Seguiríamos citando otros pasajes si su acumulación no los desfigurara, al presentar el libro como un repertorio de hallazgos que, así expuestos, pierden su valor espontáneo. O sea, casi todo su valor.

Creada de un solo impulso, con sabia coherencia, Coronación forma un cuerpo en que la unidad va integrándose a través de la variedad, en alternación continua, que impide el cansancio y en que unas impresiones se refurzan con otras. El contrapunto muy fino impide el desglosamiento y hace difícil analizarla, porque un espectáculo exige el espectáculo anterior y conduce de manera necesaria al espectáculo siguiente, formando cadena viva que no se puede interrumpir.

Como técnica y lógica estética, conocemos pocos libros tan armoniosamente construidos, no sólo en nuestra literatura.

Para tomar un punto de vista chileno, el más alto, Hijo de Ladrón podría hacerle competencia; pero aunque más vasta y con capítulos extraordinarios por su corriente profunda y sostenida, la novela de Rojas no ofrece la misma composición magistral ni esos dos planos de clases sociales que vuelve fascinadora la obra de Donoso. Tampoco su "tensión" perpetua, sin resquicio ni abandono, esa plenitud que procede y se desarrolla como jugando, que saborea la vida y siente su amargura, que toca las cosas mínimas y no pierde de vista las mayores.

Le armarán querella por las groserías de lenguaje y las crudezas francas hasta la brutalidad. No es, evidentemente, libro para señoras. El bisturí penetra las carnes hasta dentro, seguido del termo-cauterio. ¿Observaremos que, pese a todo, nunca desciende de calidad ni se complace en la indecencia? Respetamos los estómagos delicados y el paladar sensible que rehúsan semejantes brevajes; pero como en cierto capítulo doméstico uno de los personajes pide "un trago para hombres", convendría advertir que esta lectura no es "recomendable para menores".

Aun, en el sentido moral, social, nacional, no es recomendable para nadie. La amargura, la acidez, el nihilismo, la desesperación la impregnan hasta los tuétanos. Ninguna fe en nada. Ni en el amor, ni en la belleza, ni en la familia, ni en la religión, ni en la filosofía, ni en la ciencia. La enorme vieja moribunda extiende por todo su esqueleto mortal y va, poco a poco, disecándolo, disolviéndolo y enloqueciéndolo. Ella sabe y ve, porque está loca, porque el mundo es una creación de locos y solamente la locura lo entiende. Los insultos, los feroces insultos que la nonagenaria demente lanza a su nieto, a su criada, a sus antiguas servidoras, a cuantos se le aproximan, acaban por convertirse en realidades, corrompen alrededor el aire y la pobre muchachita, llegada del campo inocente, roba y se entrega; el nieto abúlico, apegado a la terrible abuela, termina por enloquecer, y hasta esos pilares domésticos, esas divinidades ancilares, esas instituciones gigantescas, las criadas antiguas, terminan por emborracharse cuando, para celebrar la fiesta de su ama, desierta la casa de visitantes que no acudieron, la coronan, porque era reina y era santa, danzan en su presencia y se quedan dormidas, mientras la anciana, a quien le dieron unos traguitos para animarla, desfallece completamente y llega sin saberlo a la hora de su muerte.

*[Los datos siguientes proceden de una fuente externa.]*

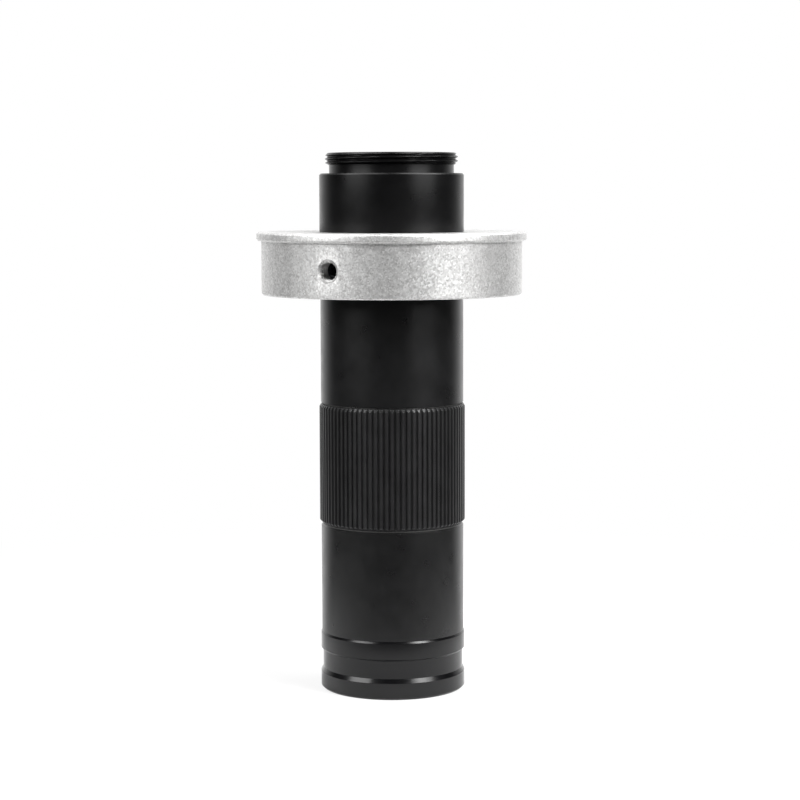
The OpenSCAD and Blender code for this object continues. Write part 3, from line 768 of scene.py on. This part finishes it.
def grub_screw(turn, z):
    """One threaded grub screw with a hexagon socket, on its way through the ring."""
    end = GRUB_LENGTH
    root_r = GRUB_R - GRUB_THREAD_DEPTH
    first_row = GRUB_TIP_H + GRUB_TIP_TO_THREAD
    row_count = int((end - first_row - GRUB_THREAD_TO_END) / GRUB_ROW)
    outline = [(0, 0), (GRUB_TIP_R, 0), (root_r, GRUB_TIP_H)]
    outline += [(GRUB_R, first_row + GRUB_ROW * k) for k in range(row_count)]
    outline += [(root_r, end - GRUB_END_CHAMFER), (root_r - GRUB_END_CHAMFER, end), (0, end)]

    def thread(r, x, around):
        if r != GRUB_R:
            return r
        return GRUB_R - GRUB_THREAD_DEPTH * thread_wave(x + GRUB_FROM_AXIS, around, GRUB_PITCH)

    screw = lathe("grub_screw", outline, turns=even_turns(HOLE_SEGMENTS), shape=thread)
    corner_r = GRUB_HEX / 2 / math.cos(math.pi / HEXAGON_SIDES)
    low = end - GRUB_HEX_DEPTH
    high = end + CUT_BEYOND
    socket = [(0, low), (corner_r, low), (corner_r, high), (0, high)]
    cut(screw, lathe("hexagon_cutter", socket, turns=even_turns(HEXAGON_SIDES)))
    lay_radially(screw, turn, GRUB_FROM_AXIS, z)
    return screw


def build_grub_screws(finishes):
    """The three grub screws, as one piece."""
    z = foot_of("holder_ring") + GRUB_ABOVE_FOOT
    obj = joined("grub_screws_shape", [grub_screw(turn, z) for turn in GRUB_TURNS])
    stand_in(obj, finishes, "holder_grub_screws", "holder", "screw_black")


# Studio

def add_lamp(name, place, aim, size, power):
    lamp = bpy.data.lights.new(name, "AREA")
    lamp.shape = "RECTANGLE"
    lamp.size = size[0] * MM
    lamp.size_y = size[1] * MM
    lamp.energy = power
    obj = bpy.data.objects.new(name, lamp)
    bpy.context.scene.collection.objects.link(obj)
    obj.location = Vector(place) * MM
    obj.rotation_euler = (Vector(aim) * MM - obj.location).to_track_quat("-Z", "Y").to_euler()


def light_studio():
    """On each side a tall softbox in front and a strip overhead, and a small lamp high on the right."""
    for name, lamp in LAMPS.items():
        add_lamp(name, **lamp)


def make_world():
    """White to the camera; for reflections, bright behind the lens and dark on the camera's side."""
    world = bpy.data.worlds.new("room")
    bpy.context.scene.world = world
    world.use_nodes = True
    nodes = Nodes(world.node_tree)
    nodes.tree.nodes.clear()
    parts = nodes.parts(nodes.new("ShaderNodeTexCoord").outputs["Generated"])
    behind = nodes.ranged(parts["Y"], DARK_ROOM_GLOW, BACKDROP_GLOW, span=ROOM_BEHIND)
    low = nodes.ranged(parts["Z"], CEILING_SHARE, 1, span=BACKDROP_TOP)
    room = nodes.new("ShaderNodeBackground")
    nodes.link(nodes.maths("MULTIPLY", behind, low), room.inputs["Color"])
    white = nodes.new("ShaderNodeBackground")
    white.inputs["Color"].default_value = (1, 1, 1, 1)
    to_camera = nodes.new("ShaderNodeLightPath").outputs["Is Camera Ray"]
    surface = nodes.mixed_shaders(to_camera, room.outputs[0], white.outputs[0])
    nodes.link(surface, nodes.new("ShaderNodeOutputWorld").inputs["Surface"])


def make_floor():
    floor = new_object("floor")
    bm = bmesh.new()
    bmesh.ops.create_grid(bm, x_segments=1, y_segments=1, size=FLOOR_SIZE / 2 * MM)
    bm.to_mesh(floor.data)
    bm.free()
    floor.data.materials.append(floor_finish())


def floor_finish():
    """White paper that glows into the backdrop, with the lens's shadow near its foot, and painted shade
    in front of it for every ray but the camera's.
    """
    finish = Finish("floor_finish")
    finish.constant("Roughness", PAPER_ROUGHNESS)
    finish.constant("Specular IOR Level", PAPER_GLOSS)
    distance = finish.length(finish.coordinates)
    stretched = finish.vector_maths("MULTIPLY", finish.coordinates, PAPER_STRETCH)["Vector"]
    path = finish.new("ShaderNodeLightPath").outputs

    # White to the camera, near the lens, further to its sides and behind it; in front, dark grey as
    # painted shade for reflections and bounce light
    behind = finish.parts(finish.direction(finish.coordinates))["Y"]
    behind = finish.ranged(behind, 0, 1, span=ROOM_BEHIND)
    near = finish.ranged(finish.length(stretched), 0, 1, span=metres(PAPER_NEAR), smooth=True)
    paper = finish.maths("MAXIMUM", near, behind)
    paper = finish.maths("MAXIMUM", paper, path["Is Camera Ray"])
    finish.feed(finish.ranged(paper, FLOOR_PAINTED_SHADE, FLOOR_WHITE, span=(0, 1)), "Base Color")

    # The glow is what the camera sees far from the lens, and what gloss and glass see behind it
    far = finish.ranged(distance, CONTACT_GLOW, 1, span=metres(GLOW_FAR), smooth=True)
    seen = finish.maths("MULTIPLY", far, path["Is Camera Ray"])
    reflected = finish.maths("MAXIMUM", path["Is Glossy Ray"], path["Is Transmission Ray"])
    reflected = finish.maths("MULTIPLY", reflected, behind)
    glow = finish.new("ShaderNodeEmission")
    finish.link(finish.ranged(reflected, 1, BACKDROP_GLOW, span=(0, 1)), glow.inputs["Strength"])
    glowing = finish.maths("MAXIMUM", seen, reflected)
    above = finish.mixed_shaders(glowing, finish.shader.outputs[0], glow.outputs[0])

    # From below the paper is clear, so that the front lens shows
    from_below = finish.new("ShaderNodeNewGeometry").outputs["Backfacing"]
    clear = finish.new("ShaderNodeBsdfTransparent").outputs[0]
    surface = finish.mixed_shaders(from_below, above, clear)
    finish.link(surface, finish.tree.nodes["Material Output"].inputs["Surface"])
    return finish.material


def place_camera():
    """The photograph's own view: level with the holder ring, tipped slightly down."""
    data = bpy.data.cameras.new("camera")
    data.sensor_width = SENSOR_MM
    data.lens = FOCAL_PX * SENSOR_MM / IMAGE_PX
    camera = bpy.data.objects.new("camera", data)
    bpy.context.scene.collection.objects.link(camera)
    tip = Matrix.Rotation(math.pi / 2 - CAMERA_DOWN, 4, "X") @ Matrix.Rotation(CAMERA_ROLL, 4, "Z")
    camera.matrix_world = Matrix.Translation(Vector(CAMERA_PLACE) * MM) @ tip
    bpy.context.scene.camera = camera


def main():
    bpy.context.scene.view_settings.view_transform = "Standard"
    finishes = make_finishes()
    dress_cad_nodes(finishes)
    build_head(finishes)
    build_holder_ring(finishes)
    build_grub_screws(finishes)
    build_zoom_ring(finishes)
    build_front_ring(finishes)
    make_world()
    make_floor()
    light_studio()
    place_camera()


main()
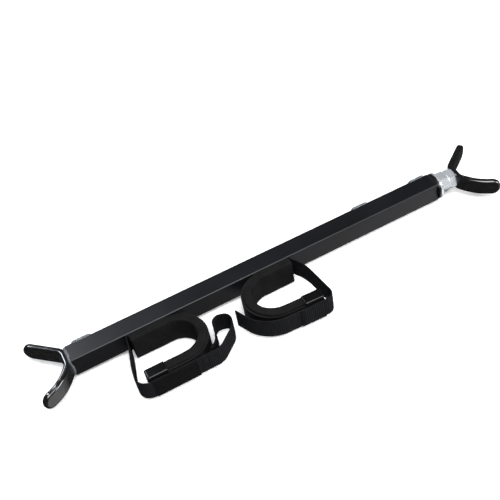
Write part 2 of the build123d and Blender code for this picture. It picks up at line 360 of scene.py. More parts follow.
class Finish(Network):
    """One material around a Principled shader."""

    def __init__(self, name, **constants):
        self.material = bpy.data.materials.new(name)
        self.material.use_nodes = True
        super().__init__(self.material.node_tree)
        self.shader = self.tree.nodes["Principled BSDF"]
        for socket, number in constants.items():
            self.shader.inputs[socket.replace("_", " ")].default_value = number

    def place(self):
        """Object coordinates, in metres."""
        return self.node("ShaderNodeTexCoord", output="Object")

    def lay(self):
        """The piece's own UV map: metres along it and across it."""
        return self.node("ShaderNodeUVMap", {"uv_map": "lay"})

    def noise(self, scale, vector, detail=2.0, rough=0.5):
        """Noise from 0 to 1, with about scale lumps to the metre."""
        return self.node("ShaderNodeTexNoise", {}, {"Vector": vector, "Scale": scale,
                                                    "Detail": detail, "Roughness": rough}, "Fac")

    def colours(self, mask, dark, light):
        """A colour between two, by a mask."""
        return self.node("ShaderNodeMix", {"data_type": "RGBA"},
                         {"Factor": mask, 6: (*dark, 1), 7: (*light, 1)}, 2)

    def wire(self, **links):
        """Values that vary over the surface, each to the shader's socket of that name."""
        for socket, value in links.items():
            self.tree.links.new(value.socket, self.shader.inputs[socket.replace("_", " ")])

    def bump(self, height, distance, strength=1.0):
        """Relief from a height of 0 to 1 that stands for distance metres."""
        self.wire(Normal=self.node("ShaderNodeBump", {}, {"Height": height, "Strength": strength,
                                                          "Distance": distance}))


print("shader classes:", Value.__name__, Network.__name__, Finish.__name__)

# %% [markdown]
# ## Black powder coat
#
# The channel, the disc and the cradle strips are powder coated. Baked powder flows into a
# skin with a faint orange peel a millimetre or two across, and the gloss drifts a little
# where the coat is thinner. Both come from noise in object coordinates: coarse noise for
# the drift, fine noise for the peel. A few pale specks are dust on the skin.

# %% Powder coat
DRIFT_SCALE = 14
DUST_SCALE = 90
PEEL_SCALE = 620
SPECK_SCALE = 1500
PEEL_DEPTH = 0.00004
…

¿Obra de muerte, montón de ceniza, apología o réquiem de un cadáver? Tal vez.

En realidad, si el hombre obedeciera a la lógica, al cerrar la última página de este libro debiera abrir la ventana de su piso vigésimo cuarto y "precipitarse en el vacío". Pero escrito está -y Donoso lo prueba con poderoso argumento- que somos irracionales, que la locura nos lleva, que no entendemos de palabras y, en vez de tomar esa resolución, viendo desde lo alto de una especie de torre, el espectáculo oceánico del río, y el bosque de los gigantes iluminados en la nieve, rojos e increíbles, con millares y millares de ojos de fuego, experimentamos un sentimiento completamente maravilloso y nos parece que vale la pena haber nacido y existir, no sólo para ver el desfile de las naves encendidas, entrando y saliendo, venidas desde todos los puntos de la tierra, sino también, ya saciados de tal contemplación, reabrir las páginas del volumen y volver a admirar su demostración de que nada vale nada, de que todo es miseria y aflicción de espíritu y que lo mejor sería morir para, definitivamente, descansar.